_What the task requires:_
Write out every entry exactly as it appears.

__________________________________________________

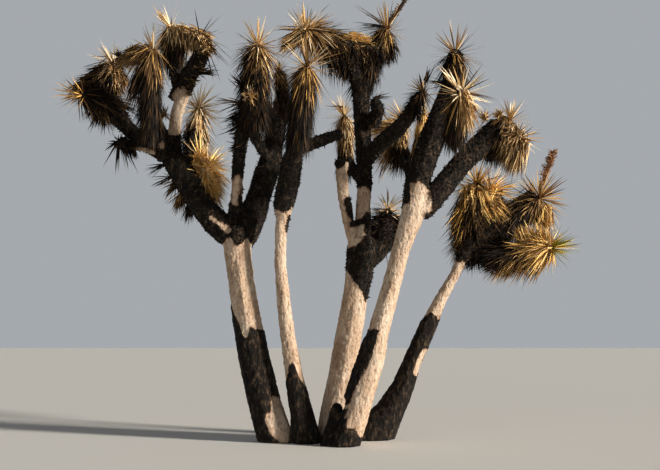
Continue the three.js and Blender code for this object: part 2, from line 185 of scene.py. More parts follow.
# the wood: each stem and the boughs that grow from it, then the heads on them
wood = {
    "woodFarLeft": ("stem_far_left bough_left bough_left_outer bough_left_bare limb_left_rising "
                    "limb_left_inner limb_left_rear bough_left_middle bough_left_broad limb_front_thin "
                    "limb_upper_thin",
                    "left_tip left_upper left_hanging left_peak left_high left_pale left_burnt left_golden "
                    "left_rear middle_tall middle_small middle_low middle_rear"),
    "woodNearLeft": ("stem_near_left bough_second stub_second", "middle_front"),
    "woodMain": ("stem_main bough_main bough_main_bare bough_main_right arm_main bough_main_top "
                 "limb_main_low limb_main_rear", "middle_arm top top_stub top_rear centre_low right_burnt"),
    "woodFront": ("stem_front bough_front bough_front_right bough_front_rear",
                  "centre_rear centre_golden right_top right_front right_pair"),
    "woodRight": ("stem_right", "right_golden right_stalk right_green right_rear"),
}
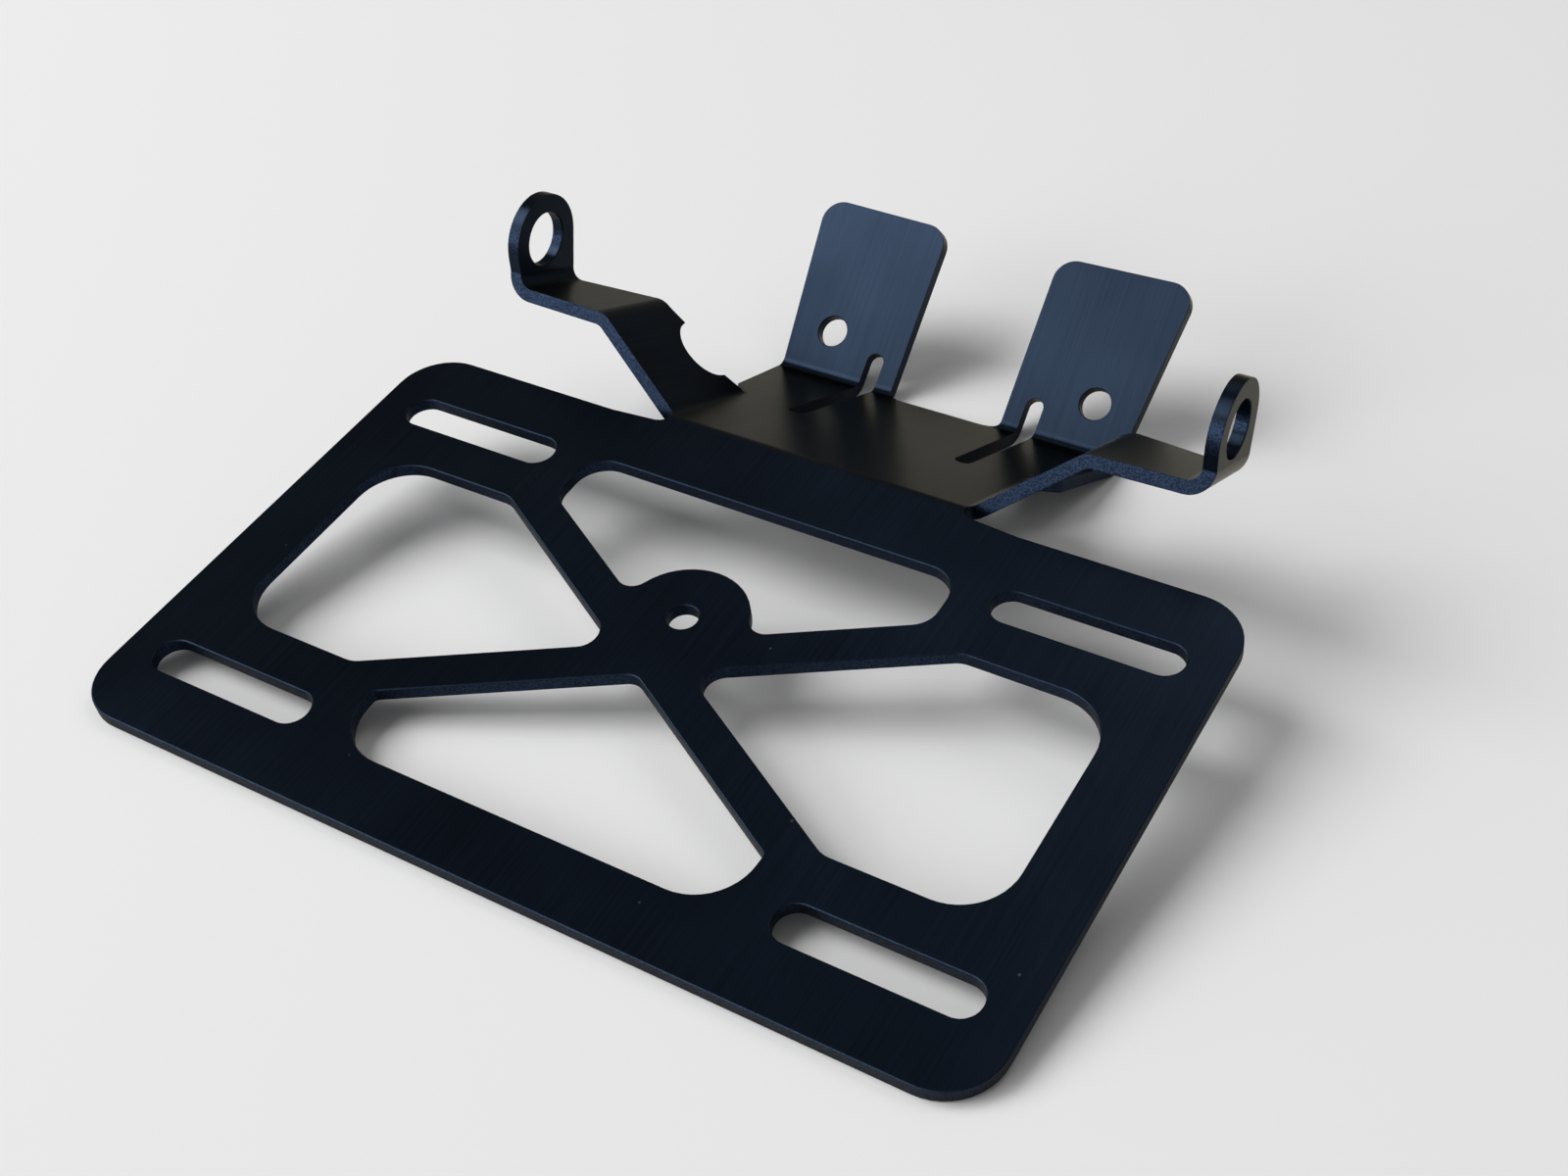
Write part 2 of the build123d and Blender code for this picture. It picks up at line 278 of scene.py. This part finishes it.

__________________________________________________

_Solution:_
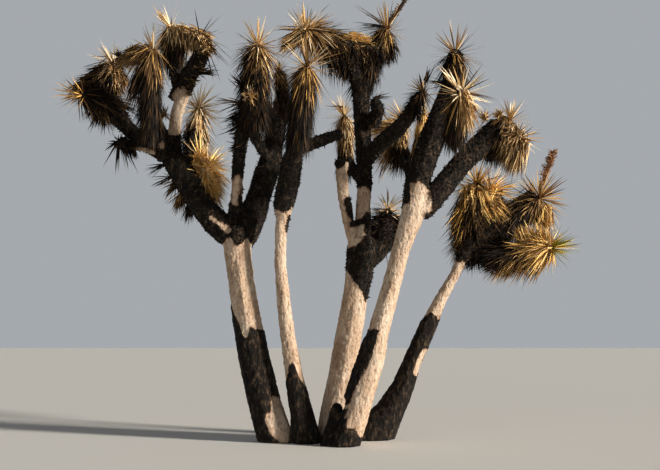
Continue the three.js and Blender code for this object: part 2, from line 185 of scene.py. More parts follow.
# the wood: each stem and the boughs that grow from it, then the heads on them
wood = {
    "woodFarLeft": ("stem_far_left bough_left bough_left_outer bough_left_bare limb_left_rising "
                    "limb_left_inner limb_left_rear bough_left_middle bough_left_broad limb_front_thin "
                    "limb_upper_thin",
                    "left_tip left_upper left_hanging left_peak left_high left_pale left_burnt left_golden "
                    "left_rear middle_tall middle_small middle_low middle_rear"),
    "woodNearLeft": ("stem_near_left bough_second stub_second", "middle_front"),
    "woodMain": ("stem_main bough_main bough_main_bare bough_main_right arm_main bough_main_top "
                 "limb_main_low limb_main_rear", "middle_arm top top_stub top_rear centre_low right_burnt"),
    "woodFront": ("stem_front bough_front bough_front_right bough_front_rear",
                  "centre_rear centre_golden right_top right_front right_pair"),
    "woodRight": ("stem_right", "right_golden right_stalk right_green right_rear"),
}
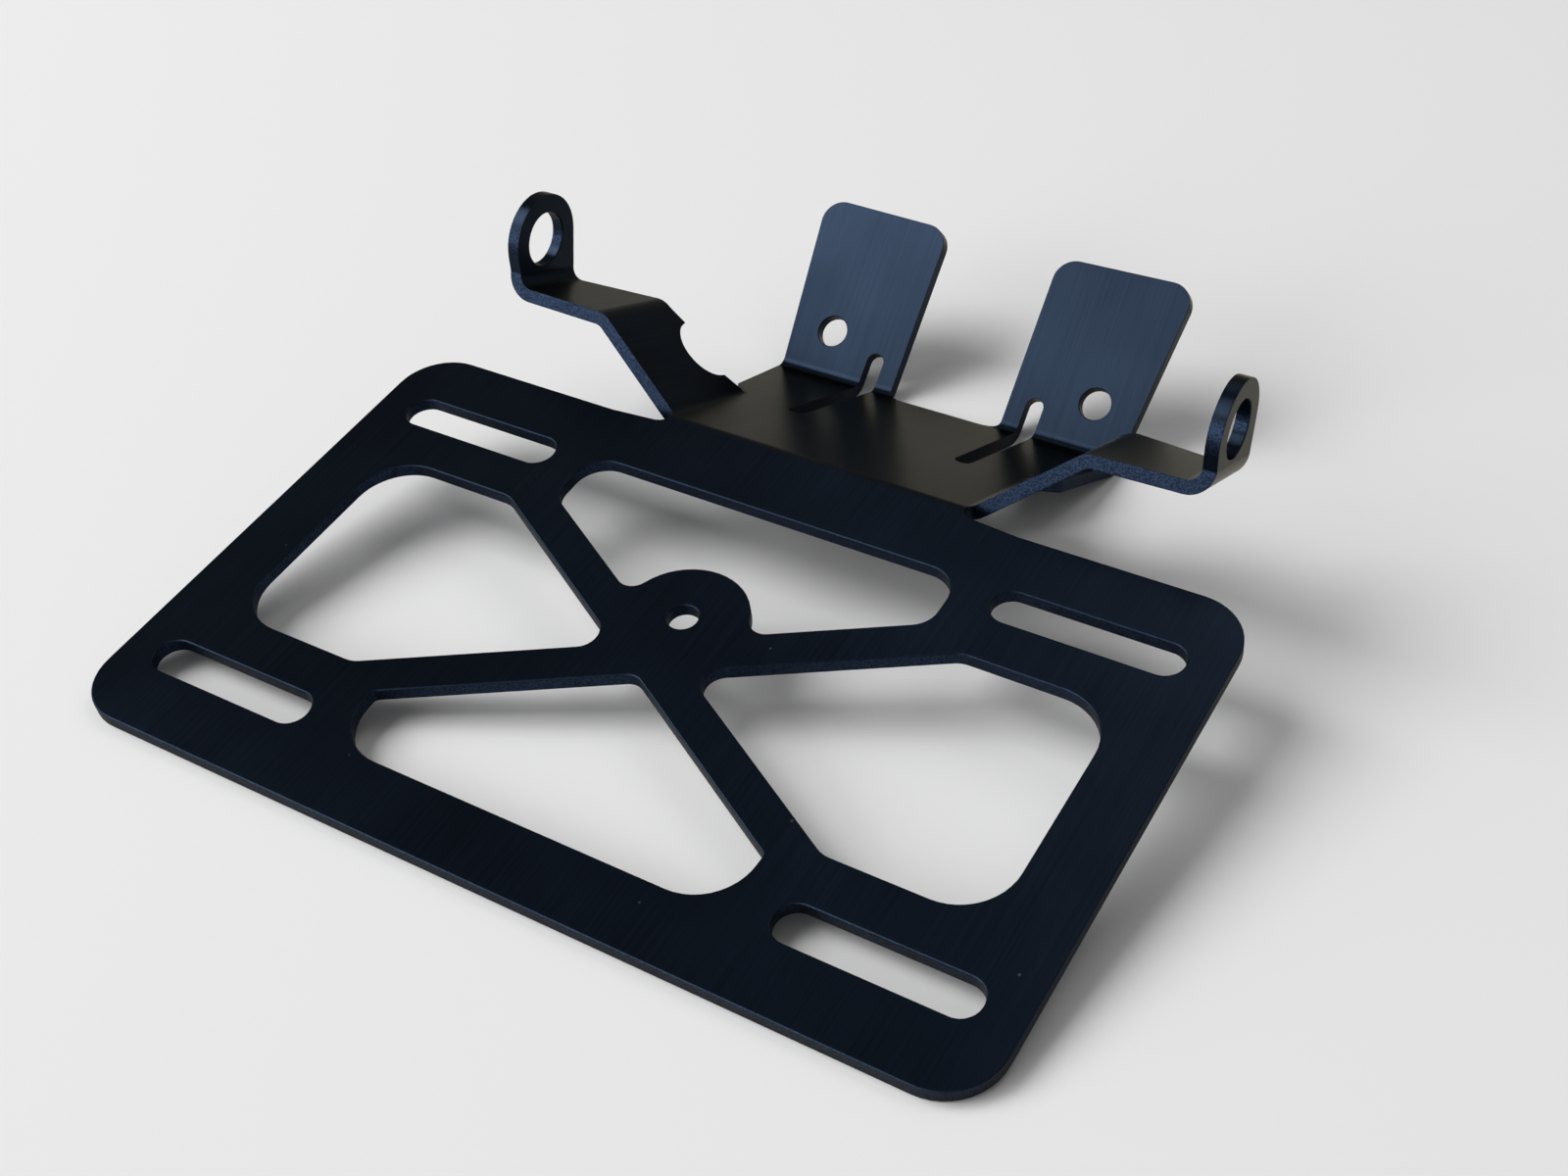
Write part 2 of the build123d and Blender code for this picture. It picks up at line 278 of scene.py. This part finishes it.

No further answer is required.